── Extracted entries

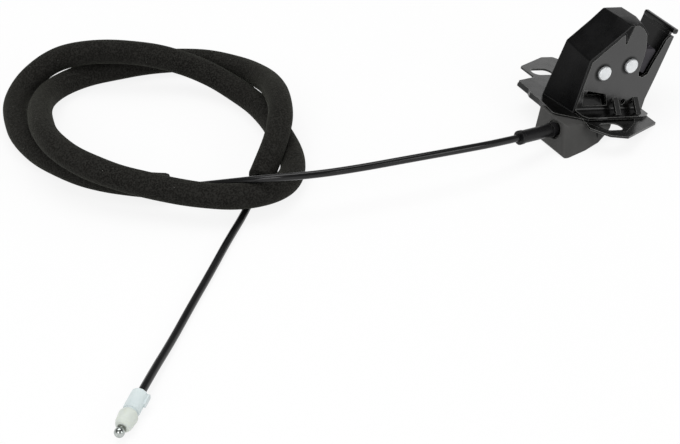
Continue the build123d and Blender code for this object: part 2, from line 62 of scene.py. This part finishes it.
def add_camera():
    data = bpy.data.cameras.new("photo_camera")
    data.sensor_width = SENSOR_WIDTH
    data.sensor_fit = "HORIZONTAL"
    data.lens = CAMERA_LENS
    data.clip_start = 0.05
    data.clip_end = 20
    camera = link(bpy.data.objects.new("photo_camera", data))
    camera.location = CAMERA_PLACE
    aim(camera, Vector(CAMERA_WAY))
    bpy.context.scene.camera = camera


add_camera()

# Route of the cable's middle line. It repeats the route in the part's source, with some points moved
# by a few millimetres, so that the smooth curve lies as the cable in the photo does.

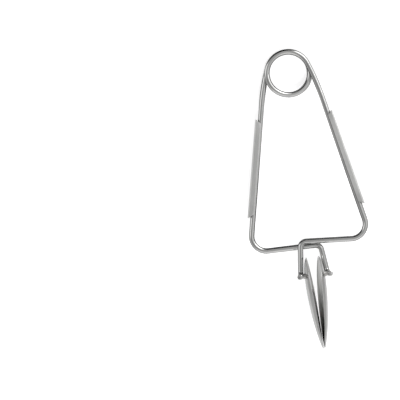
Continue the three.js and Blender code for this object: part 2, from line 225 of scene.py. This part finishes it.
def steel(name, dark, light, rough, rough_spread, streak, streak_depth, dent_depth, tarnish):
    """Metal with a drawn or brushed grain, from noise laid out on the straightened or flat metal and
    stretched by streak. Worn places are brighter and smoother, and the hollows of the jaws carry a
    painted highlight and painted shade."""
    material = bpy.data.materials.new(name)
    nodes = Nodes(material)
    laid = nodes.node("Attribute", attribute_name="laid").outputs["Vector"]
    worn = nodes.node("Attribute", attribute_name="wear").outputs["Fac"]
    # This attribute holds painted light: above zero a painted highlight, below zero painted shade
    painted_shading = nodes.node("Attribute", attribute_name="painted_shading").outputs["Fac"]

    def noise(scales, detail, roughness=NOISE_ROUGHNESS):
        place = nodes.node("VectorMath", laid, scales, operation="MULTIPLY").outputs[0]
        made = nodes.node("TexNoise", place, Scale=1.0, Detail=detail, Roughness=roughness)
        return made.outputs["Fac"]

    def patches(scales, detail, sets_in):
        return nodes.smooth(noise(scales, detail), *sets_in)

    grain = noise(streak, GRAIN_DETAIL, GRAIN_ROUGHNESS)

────

◆ Directions ◆
Word for word, quote the lines of the material from the first line through the line with "# by a few millimetres, so", both ends included.

◆ Solution to the exercise ◆
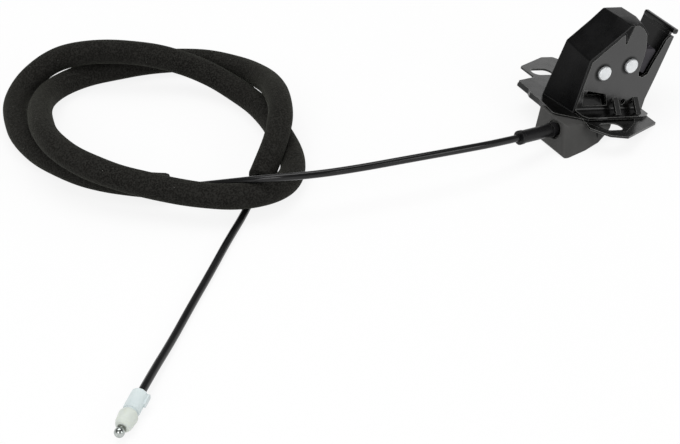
Continue the build123d and Blender code for this object: part 2, from line 62 of scene.py. This part finishes it.
def add_camera():
    data = bpy.data.cameras.new("photo_camera")
    data.sensor_width = SENSOR_WIDTH
    data.sensor_fit = "HORIZONTAL"
    data.lens = CAMERA_LENS
    data.clip_start = 0.05
    data.clip_end = 20
    camera = link(bpy.data.objects.new("photo_camera", data))
    camera.location = CAMERA_PLACE
    aim(camera, Vector(CAMERA_WAY))
    bpy.context.scene.camera = camera


add_camera()

# Route of the cable's middle line. It repeats the route in the part's source, with some points moved
# by a few millimetres, so that the smooth curve lies as the cable in the photo does.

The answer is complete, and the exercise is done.